Lesson number one; Lesson number two

Firstly, this made us realise that we should give a 400 response if the body was empty, something we had failed to think about.

Next, careful investigation revealed that the library yada was using for finding multipart boundaries was broken. As a side note, this library was a prime candidate for property based testing and it would have revealed this bug. We were making use of the new multipart streaming-upload feature of yada which allows a web API to process large request bodies asynchronously, useful for uploading large images and videos. When handling multipart request bodies, yada needs to efficiently detect boundaries (known sequences of characters). The library it was using (clj-index) had a bug in it that meant that in certain circumstances boundaries would go undetected.
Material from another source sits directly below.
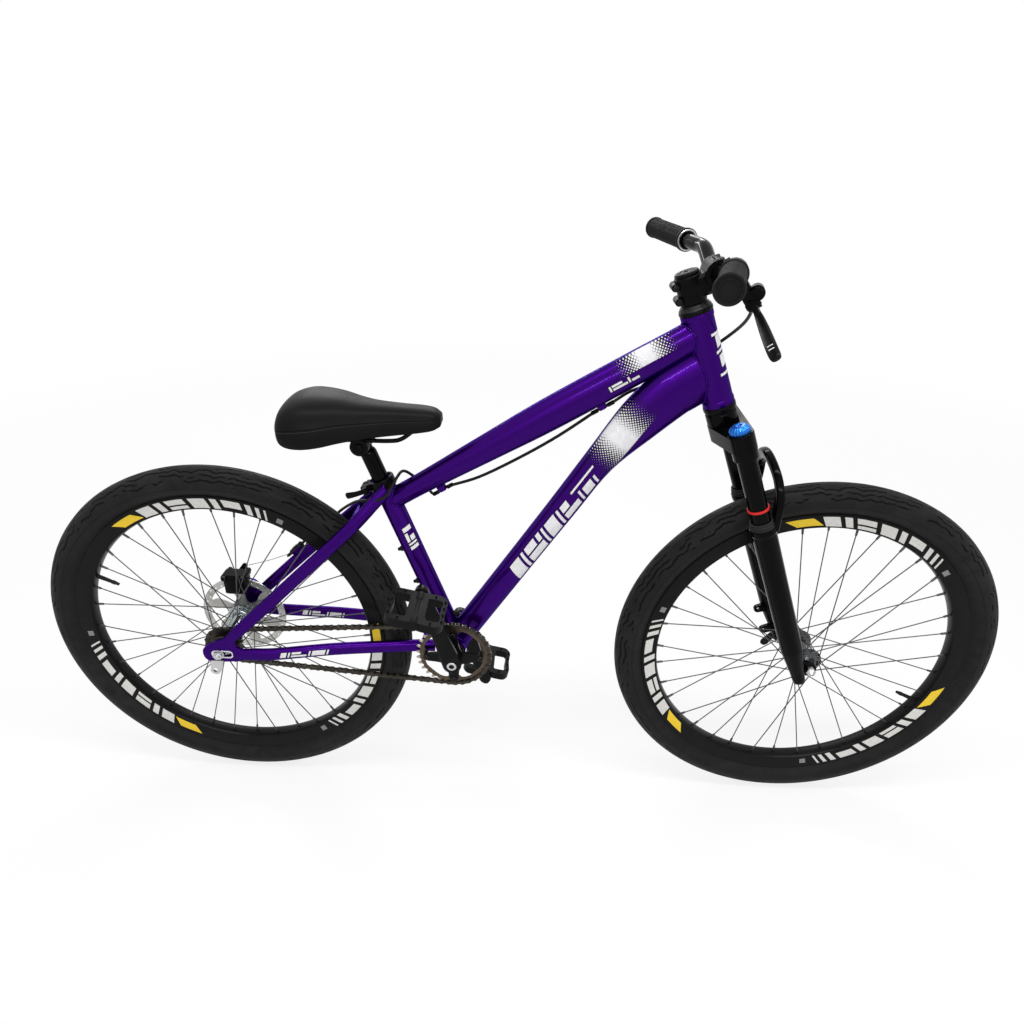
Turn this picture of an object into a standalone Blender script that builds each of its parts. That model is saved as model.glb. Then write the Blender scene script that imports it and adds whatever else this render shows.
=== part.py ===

Malcolm, the primary author of yada, developed a new asynchronous implementation of the Boyer-Moore-Horspool algorithm and released a new version.

We ran the tests again but still found some failures! Working with Malcolm we found that under certain circumstances, the logic of piecing together the chunks of an uploaded file was incorrect.

The issue was fixed and finally the tests passed. We were able to push the service hard and it continued working flawlessly (well, until we finally ran out of file descriptors!).

Now you're talking to me baby!

So what did I learn from this experience?

  • Load tests are important, they can test more than just performance.
  • Generative tests are vital and can find bugs that would have resulted in loss of revenue.
  • Even wearing a QA hat, we can miss simple failure scenarios that should be planned for and dealt with appropriately (the 400 response in this case).
  • It's vital to use libraries that are either battle-tested or that are actively maintained so that bugs can be fixed promptly.
  • Property based testing should be applied where possible, especially when it comes to testing implementations of algorithms such as Boyer-Moore-Horspool string finding.